Like Dr Bloomfield, I work in a university, and am fortunate enough to be surrounded by young people who do a great deal of thinking. In our college chapel, where I — female, liberal, and feminist — lead most services, the regular congregation, students and Senior Common Room alike, is overwhelmingly male. My chapel committee — composed of undergraduates aged between 19 and 22, with whom I share responsibility for the chapel’s day-to-day life — is entirely male.
It is not the men who are missing; often the only women in chapel are the front row of the choir and me. This maybe wholly coincidental, but the Church of England young-vocations statistics (about seven men for every two women) would suggest not. They would suggest that in the demographic that is perhaps hardest to reach (18-30s), the men who come are not looking for gimmicky approaches that collude with contemporary assumptions about gender roles and identities.
For many of our male students, one of the greatest difficulties that they face is how to be free of the lad culture prevalent on many university campuses, and how to build healthy, lasting relationships. Universities across the country now offer workshops about sexual consent, and how to address alcohol-fuelled laddish behaviour. The last thing that many of these young men would welcome is a Church mirroring the culture that they seek to challenge and escape.
What they seem to find in chapel, with its structured, formal worship and (I hope) thoughtful, thought-provoking preaching, is space to engage in morally and spiritually serious ways.
This term, apart from the carol service, the acknowledged highlights were the solemn formality of Remembrance Sunday, and two sermons — one that considered the Church’s response to the refugee crisis, and one reflecting on chaplaincy in a maximum-security prison. The latter elicited extraordinary reactions from men and women, regular and occasional chapel-goers alike. These were genuine questions, focusing on people’s lives.
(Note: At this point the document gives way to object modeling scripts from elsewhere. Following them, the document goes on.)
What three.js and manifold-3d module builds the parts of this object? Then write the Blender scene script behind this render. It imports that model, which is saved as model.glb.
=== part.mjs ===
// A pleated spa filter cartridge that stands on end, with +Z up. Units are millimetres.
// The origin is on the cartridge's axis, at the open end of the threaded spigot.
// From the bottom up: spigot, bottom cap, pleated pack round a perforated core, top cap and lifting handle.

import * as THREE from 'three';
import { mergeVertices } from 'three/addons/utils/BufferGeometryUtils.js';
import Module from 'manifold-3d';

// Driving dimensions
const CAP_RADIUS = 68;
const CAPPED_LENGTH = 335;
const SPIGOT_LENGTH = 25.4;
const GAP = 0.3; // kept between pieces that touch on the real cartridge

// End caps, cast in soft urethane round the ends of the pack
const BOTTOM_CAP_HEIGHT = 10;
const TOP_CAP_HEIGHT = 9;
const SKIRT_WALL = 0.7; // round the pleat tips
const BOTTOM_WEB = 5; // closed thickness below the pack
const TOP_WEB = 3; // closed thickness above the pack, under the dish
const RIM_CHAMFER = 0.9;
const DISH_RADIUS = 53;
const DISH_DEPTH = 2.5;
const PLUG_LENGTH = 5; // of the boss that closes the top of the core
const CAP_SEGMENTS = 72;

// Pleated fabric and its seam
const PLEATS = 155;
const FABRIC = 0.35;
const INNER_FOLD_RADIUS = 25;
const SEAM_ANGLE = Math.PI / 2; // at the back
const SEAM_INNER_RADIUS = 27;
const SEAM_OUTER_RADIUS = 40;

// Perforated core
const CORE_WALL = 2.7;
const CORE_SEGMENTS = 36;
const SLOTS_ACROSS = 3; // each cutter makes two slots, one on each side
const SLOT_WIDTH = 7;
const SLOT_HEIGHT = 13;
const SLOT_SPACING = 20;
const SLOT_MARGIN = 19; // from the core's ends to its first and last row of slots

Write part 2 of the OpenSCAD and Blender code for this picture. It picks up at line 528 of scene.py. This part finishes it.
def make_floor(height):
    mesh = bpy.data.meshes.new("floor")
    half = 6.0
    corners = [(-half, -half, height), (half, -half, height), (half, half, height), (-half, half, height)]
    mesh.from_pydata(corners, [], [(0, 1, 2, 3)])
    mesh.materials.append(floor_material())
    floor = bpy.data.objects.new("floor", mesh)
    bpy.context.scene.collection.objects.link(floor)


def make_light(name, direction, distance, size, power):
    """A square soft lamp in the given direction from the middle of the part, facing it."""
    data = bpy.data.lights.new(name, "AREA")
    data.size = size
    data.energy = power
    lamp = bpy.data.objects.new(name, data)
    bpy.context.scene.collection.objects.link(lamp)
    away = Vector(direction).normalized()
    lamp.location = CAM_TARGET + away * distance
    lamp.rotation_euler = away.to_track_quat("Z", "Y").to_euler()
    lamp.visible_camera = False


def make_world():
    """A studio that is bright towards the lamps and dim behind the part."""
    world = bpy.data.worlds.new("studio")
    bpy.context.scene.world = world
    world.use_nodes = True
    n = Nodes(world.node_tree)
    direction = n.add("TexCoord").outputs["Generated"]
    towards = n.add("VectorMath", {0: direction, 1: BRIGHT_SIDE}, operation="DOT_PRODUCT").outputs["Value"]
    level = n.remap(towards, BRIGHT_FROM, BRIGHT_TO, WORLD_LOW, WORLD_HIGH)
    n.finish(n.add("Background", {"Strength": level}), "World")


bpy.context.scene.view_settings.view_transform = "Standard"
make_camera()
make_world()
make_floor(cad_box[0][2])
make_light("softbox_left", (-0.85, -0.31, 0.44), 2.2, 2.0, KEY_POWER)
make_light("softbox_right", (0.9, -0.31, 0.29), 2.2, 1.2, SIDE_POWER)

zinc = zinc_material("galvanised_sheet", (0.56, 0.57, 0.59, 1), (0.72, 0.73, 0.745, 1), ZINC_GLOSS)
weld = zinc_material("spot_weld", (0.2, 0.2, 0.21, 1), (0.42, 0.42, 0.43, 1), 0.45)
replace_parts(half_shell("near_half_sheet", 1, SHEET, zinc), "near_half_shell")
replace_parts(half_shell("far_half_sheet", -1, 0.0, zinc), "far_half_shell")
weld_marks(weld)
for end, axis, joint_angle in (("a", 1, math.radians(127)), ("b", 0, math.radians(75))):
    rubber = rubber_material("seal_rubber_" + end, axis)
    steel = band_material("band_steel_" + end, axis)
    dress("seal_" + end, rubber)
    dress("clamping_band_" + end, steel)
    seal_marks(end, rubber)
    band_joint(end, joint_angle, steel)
The Christmas story speaks for itself if we let it and engage with it in serious ways. It does not need “sexing up” with action films. And it is a story full of men: we have a man who struggles to work out his responsibility to the woman he intends to marry and a child not his own, who with courage leaves all behind to protect those whom he loves. We have rough men out in the fields, drawn to the wonder and mystery of the baby; and learned, wise men seeking to interpret the signs of their times.
There are a violent, fearful man who sends his troops to massacre children, and a powerful ruler whose diktat sends people to be taxed each to their own city — and at the heart of it, that girl and her baby, undercutting all the assumptions, turning worlds and cultures upside down.
As a child who always preferred lamb chops to orange jelly, I take exception to any approach to mission which is predicated on gender stereotypes. What my experience with my college-chapel community suggests is this: young people seek seriousness. When we do what we do well, with confidence, we give people a reason to come back.
We need a broad Church with a mixed economy of worship styles and theological approaches, in order to reach different people. Analysing this on the basis of gender is not only patronising: ultimately, it confuses — rather than clarifies — the question.
The Revd Dr Hannah Cleugh is Chaplain and Solway Fellow at University College, Durham University, and a member of the General Synod.